Lockheed Martin entre en scène
Dans ce contexte incertain, Lockheed Martin propose un plan radicalement différent : une version simplifiée du MSR, reposant sur des technologies éprouvées et un coût divisé par deux. Son idée ? S’appuyer sur ses 50 années d’expérience dans l’exploration planétaire pour réimaginer la mission autour de composants plus légers, plus petits et donc beaucoup moins coûteux à lancer.
Plutôt que de réinventer des engins complexes, Lockheed propose de réutiliser une architecture similaire à celle du module InSight – qu’elle a déjà construit pour Mars – comme base de l’atterrisseur. La fusée MAV serait redimensionnée pour peser entre 250 et 300 kg, capable de transporter environ 5 kg d’échantillons martiens, soit la quantité actuellement collectée par Perseverance.
Le système de rentrée atmosphérique – qui doit ramener les échantillons sur Terre sans les contaminer ni les perdre – serait lui aussi revu à la baisse.

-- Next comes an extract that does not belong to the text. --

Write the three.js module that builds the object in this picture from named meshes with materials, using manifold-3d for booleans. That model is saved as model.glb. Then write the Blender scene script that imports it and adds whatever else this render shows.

Inspiré des missions de retour de matériaux interstellaires (Genesis, Stardust, OSIRIS-REx), il utiliserait des matériaux composites et un bouclier thermique ultra-léger, conçu spécifiquement pour la rentrée depuis l’orbite martienne.
Enfin, Lockheed se chargerait également de l’étage de croisière chargé d’acheminer l’ensemble jusqu’à Mars, en intégrant les fonctions de navigation, propulsion et alimentation. Autre avantage majeur de la proposition : le contrat serait à prix fixe, avec Lockheed absorbant tout dépassement de coûts, un argument fort dans un contexte de forte pression sur les finances publiques.

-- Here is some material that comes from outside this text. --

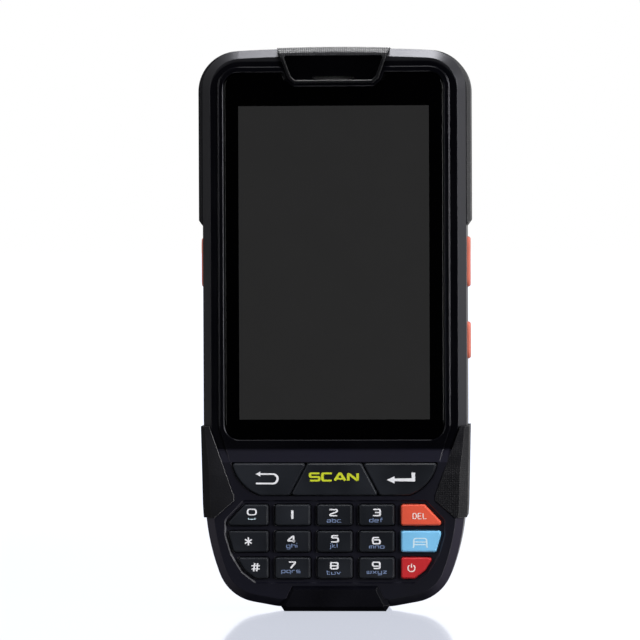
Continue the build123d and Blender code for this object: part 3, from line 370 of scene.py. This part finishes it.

Entre ambition scientifique et pragmatisme budgétaire
Ce nouveau plan ne fait pas l’unanimité. Certains scientifiques craignent que cette version « minimaliste » ne compromette la quantité ou la qualité des échantillons rapportés, voire la fiabilité de la mission elle-même. D’autres y voient au contraire une manière réaliste de sauver l’essentiel d’un projet qui risquait tout simplement d’être annulé.
Lockheed Martin, de son côté, assure pouvoir respecter à la fois les contraintes techniques, les exigences de sécurité (notamment la stérilité de la capsule de retour pour éviter toute contamination interplanétaire), et les délais serrés qui permettraient de profiter des fenêtres de tir vers Mars prévues dans la seconde moitié de la décennie.

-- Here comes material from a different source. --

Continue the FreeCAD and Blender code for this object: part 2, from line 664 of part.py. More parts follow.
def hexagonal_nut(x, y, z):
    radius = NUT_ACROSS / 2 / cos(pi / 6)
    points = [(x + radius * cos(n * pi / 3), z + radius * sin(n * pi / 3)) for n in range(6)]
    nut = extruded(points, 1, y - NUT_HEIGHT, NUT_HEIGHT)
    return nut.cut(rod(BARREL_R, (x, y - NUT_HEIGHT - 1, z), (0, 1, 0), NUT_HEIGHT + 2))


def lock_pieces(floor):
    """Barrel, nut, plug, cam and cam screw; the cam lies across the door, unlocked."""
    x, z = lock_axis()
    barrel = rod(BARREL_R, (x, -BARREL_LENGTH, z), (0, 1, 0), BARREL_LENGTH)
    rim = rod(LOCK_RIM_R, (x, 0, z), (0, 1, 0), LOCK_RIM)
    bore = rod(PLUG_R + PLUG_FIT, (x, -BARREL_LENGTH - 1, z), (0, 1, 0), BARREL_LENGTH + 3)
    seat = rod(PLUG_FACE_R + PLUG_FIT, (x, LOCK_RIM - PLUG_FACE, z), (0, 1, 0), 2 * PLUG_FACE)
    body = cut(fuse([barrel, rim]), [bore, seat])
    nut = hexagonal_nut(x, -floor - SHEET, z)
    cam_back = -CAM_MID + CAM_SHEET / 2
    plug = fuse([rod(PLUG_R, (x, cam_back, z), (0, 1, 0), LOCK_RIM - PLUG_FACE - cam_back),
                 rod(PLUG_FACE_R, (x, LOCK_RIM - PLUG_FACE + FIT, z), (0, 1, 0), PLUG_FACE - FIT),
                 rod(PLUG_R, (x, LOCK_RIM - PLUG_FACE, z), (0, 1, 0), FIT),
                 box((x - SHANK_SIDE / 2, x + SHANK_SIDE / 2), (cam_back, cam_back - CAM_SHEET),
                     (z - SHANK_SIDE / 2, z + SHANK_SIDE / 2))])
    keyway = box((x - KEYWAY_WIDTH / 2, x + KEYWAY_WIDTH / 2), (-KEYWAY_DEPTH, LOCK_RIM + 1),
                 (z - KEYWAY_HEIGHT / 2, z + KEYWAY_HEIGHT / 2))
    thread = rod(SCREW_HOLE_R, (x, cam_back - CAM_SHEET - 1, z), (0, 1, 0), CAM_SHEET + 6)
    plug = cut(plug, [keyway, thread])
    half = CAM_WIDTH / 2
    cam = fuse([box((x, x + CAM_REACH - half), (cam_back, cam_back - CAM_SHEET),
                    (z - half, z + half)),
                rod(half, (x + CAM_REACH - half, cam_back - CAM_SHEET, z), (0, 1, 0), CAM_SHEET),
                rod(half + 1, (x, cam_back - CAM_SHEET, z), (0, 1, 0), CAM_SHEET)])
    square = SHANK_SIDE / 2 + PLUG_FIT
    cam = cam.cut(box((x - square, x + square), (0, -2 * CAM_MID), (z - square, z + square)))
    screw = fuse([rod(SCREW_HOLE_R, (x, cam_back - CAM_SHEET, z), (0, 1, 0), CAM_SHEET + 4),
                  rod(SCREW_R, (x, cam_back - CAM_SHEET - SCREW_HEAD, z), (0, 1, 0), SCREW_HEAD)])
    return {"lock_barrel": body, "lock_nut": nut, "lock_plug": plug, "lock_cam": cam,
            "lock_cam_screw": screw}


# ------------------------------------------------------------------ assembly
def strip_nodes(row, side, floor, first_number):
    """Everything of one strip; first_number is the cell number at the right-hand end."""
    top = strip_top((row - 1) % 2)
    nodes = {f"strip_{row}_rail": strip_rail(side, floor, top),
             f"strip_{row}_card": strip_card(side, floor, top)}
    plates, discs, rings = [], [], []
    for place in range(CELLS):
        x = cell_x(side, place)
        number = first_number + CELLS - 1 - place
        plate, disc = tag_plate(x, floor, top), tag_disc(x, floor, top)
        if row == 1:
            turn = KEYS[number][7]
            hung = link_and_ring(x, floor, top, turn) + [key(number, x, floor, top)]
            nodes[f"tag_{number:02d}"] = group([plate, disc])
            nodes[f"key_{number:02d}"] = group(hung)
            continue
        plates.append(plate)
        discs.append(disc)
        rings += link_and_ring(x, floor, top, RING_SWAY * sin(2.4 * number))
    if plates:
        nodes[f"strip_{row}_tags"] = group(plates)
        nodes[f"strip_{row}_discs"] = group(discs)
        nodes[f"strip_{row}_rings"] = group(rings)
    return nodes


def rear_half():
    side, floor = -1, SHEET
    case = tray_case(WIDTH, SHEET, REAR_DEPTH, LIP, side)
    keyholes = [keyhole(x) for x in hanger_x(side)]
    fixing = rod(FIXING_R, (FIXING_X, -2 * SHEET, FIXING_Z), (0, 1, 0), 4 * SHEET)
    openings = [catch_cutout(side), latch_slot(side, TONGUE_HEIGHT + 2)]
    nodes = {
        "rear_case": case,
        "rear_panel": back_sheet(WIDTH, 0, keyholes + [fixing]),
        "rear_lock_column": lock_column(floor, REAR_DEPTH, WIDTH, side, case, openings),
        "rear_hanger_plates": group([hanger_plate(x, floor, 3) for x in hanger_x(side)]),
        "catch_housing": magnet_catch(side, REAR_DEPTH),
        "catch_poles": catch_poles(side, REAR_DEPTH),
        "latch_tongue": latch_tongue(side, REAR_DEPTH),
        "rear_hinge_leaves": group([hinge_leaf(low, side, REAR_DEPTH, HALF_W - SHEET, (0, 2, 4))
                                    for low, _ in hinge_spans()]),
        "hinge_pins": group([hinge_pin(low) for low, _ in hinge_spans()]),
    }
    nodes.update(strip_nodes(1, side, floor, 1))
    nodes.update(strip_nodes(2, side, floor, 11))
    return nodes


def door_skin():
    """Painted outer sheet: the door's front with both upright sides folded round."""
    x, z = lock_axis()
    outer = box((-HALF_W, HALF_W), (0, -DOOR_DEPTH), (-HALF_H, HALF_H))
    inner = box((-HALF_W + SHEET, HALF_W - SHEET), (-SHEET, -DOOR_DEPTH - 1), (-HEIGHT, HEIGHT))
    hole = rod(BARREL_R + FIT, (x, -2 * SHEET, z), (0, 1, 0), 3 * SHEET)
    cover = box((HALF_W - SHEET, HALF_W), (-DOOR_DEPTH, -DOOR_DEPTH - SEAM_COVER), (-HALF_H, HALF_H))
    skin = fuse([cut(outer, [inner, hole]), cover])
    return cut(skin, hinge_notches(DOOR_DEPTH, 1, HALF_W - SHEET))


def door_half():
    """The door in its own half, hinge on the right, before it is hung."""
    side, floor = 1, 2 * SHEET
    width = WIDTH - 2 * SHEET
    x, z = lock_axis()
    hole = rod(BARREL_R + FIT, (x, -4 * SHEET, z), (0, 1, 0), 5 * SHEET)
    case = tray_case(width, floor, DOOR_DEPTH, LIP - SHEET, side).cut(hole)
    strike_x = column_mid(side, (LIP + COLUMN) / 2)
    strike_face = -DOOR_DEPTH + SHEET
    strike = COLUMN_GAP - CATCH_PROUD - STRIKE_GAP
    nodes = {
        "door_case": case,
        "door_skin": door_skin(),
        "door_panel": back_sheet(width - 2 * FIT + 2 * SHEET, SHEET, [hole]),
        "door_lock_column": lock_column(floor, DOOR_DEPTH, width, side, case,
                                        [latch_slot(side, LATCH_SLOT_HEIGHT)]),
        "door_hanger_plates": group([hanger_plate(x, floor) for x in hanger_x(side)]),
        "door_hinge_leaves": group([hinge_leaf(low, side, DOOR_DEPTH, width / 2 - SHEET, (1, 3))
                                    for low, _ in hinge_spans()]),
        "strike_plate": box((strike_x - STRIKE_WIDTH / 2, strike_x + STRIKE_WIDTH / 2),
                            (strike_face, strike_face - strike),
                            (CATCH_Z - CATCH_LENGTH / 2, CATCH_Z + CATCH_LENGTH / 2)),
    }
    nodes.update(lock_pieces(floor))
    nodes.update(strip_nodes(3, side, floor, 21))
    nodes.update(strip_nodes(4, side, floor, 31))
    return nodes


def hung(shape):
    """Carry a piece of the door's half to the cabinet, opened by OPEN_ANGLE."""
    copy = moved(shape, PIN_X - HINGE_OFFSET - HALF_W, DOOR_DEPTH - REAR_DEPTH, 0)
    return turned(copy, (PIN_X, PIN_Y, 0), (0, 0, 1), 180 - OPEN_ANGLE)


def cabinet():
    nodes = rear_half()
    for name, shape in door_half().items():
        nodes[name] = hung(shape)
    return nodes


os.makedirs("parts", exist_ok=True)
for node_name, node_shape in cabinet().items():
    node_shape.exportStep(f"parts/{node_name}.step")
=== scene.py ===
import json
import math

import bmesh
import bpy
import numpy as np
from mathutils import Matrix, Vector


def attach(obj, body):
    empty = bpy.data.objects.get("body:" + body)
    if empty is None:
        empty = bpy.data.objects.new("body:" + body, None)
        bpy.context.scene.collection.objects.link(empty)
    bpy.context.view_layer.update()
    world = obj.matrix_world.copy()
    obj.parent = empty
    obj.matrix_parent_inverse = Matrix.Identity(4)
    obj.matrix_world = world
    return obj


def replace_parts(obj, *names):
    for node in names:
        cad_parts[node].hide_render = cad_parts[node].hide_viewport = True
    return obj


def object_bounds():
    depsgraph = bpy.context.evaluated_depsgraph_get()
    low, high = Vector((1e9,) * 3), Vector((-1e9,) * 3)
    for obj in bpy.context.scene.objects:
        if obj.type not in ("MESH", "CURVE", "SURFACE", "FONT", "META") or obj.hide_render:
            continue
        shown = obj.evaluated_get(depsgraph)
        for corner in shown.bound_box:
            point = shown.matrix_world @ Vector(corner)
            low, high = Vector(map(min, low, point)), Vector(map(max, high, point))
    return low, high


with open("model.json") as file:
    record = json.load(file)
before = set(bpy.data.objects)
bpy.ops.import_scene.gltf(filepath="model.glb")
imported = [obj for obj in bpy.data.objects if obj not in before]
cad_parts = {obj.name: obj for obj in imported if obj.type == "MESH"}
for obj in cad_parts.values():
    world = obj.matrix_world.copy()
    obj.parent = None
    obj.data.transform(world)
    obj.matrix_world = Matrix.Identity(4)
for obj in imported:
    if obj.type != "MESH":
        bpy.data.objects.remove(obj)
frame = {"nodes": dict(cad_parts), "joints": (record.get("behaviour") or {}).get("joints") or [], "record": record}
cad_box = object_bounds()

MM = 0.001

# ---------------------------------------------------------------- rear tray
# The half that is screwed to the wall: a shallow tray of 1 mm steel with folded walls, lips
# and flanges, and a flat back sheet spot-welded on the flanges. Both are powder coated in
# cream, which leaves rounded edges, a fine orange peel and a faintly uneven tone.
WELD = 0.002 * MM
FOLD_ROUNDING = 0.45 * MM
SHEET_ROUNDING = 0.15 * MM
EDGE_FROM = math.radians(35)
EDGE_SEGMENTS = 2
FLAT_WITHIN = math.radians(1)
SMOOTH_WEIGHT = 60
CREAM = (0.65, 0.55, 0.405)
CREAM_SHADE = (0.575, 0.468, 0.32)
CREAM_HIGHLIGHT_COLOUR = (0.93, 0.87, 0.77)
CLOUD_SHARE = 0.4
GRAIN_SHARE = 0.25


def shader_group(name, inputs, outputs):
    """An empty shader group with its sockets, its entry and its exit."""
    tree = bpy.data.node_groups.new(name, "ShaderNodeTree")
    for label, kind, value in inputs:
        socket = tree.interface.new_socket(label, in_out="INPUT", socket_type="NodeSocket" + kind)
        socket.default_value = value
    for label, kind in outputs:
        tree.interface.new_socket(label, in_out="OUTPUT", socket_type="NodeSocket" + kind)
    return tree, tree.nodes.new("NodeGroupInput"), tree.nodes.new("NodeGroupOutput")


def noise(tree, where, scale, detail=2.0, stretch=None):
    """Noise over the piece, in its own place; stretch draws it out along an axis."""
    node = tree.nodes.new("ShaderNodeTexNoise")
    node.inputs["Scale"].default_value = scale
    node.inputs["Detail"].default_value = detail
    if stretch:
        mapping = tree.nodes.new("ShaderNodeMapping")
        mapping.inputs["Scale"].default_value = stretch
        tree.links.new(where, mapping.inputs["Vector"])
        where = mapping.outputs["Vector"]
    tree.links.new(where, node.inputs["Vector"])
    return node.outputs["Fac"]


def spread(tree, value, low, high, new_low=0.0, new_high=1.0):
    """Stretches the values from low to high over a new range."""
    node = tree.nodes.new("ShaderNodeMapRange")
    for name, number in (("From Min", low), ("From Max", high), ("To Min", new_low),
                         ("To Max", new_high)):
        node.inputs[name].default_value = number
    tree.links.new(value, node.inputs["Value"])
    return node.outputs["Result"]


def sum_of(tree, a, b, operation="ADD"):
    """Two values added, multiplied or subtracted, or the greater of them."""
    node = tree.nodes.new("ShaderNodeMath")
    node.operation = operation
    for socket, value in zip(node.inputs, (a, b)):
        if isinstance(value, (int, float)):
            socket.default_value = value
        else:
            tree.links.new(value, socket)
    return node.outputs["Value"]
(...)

Selon Whitley Poyser, directeur de l’exploration spatiale lointaine chez Lockheed Martin, « MSR reste l’une des missions les plus précieuses jamais envisagées pour la science planétaire. Et grâce à notre savoir-faire, nous sommes convaincus de pouvoir la mener à bien dans les limites d’un budget responsable. »
Un tournant pour l’exploration martienne ?
À travers cette proposition, c’est toute une philosophie de l’exploration spatiale qui est en jeu. Faut-il maintenir des projets ambitieux coûte que coûte, au risque de les voir sabordés ? Ou vaut-il mieux les adapter à la réalité budgétaire, quitte à réduire leur portée scientifique initiale ?
Dans le cas de Mars Sample Return, la réponse viendra sans doute dans les prochains mois, lorsque la NASA rendra publique sa décision finale. Quoi qu’il en soit, le sort de cette mission historique est désormais entre les mains des décideurs, tiraillés entre rêve martien et rigueur financière.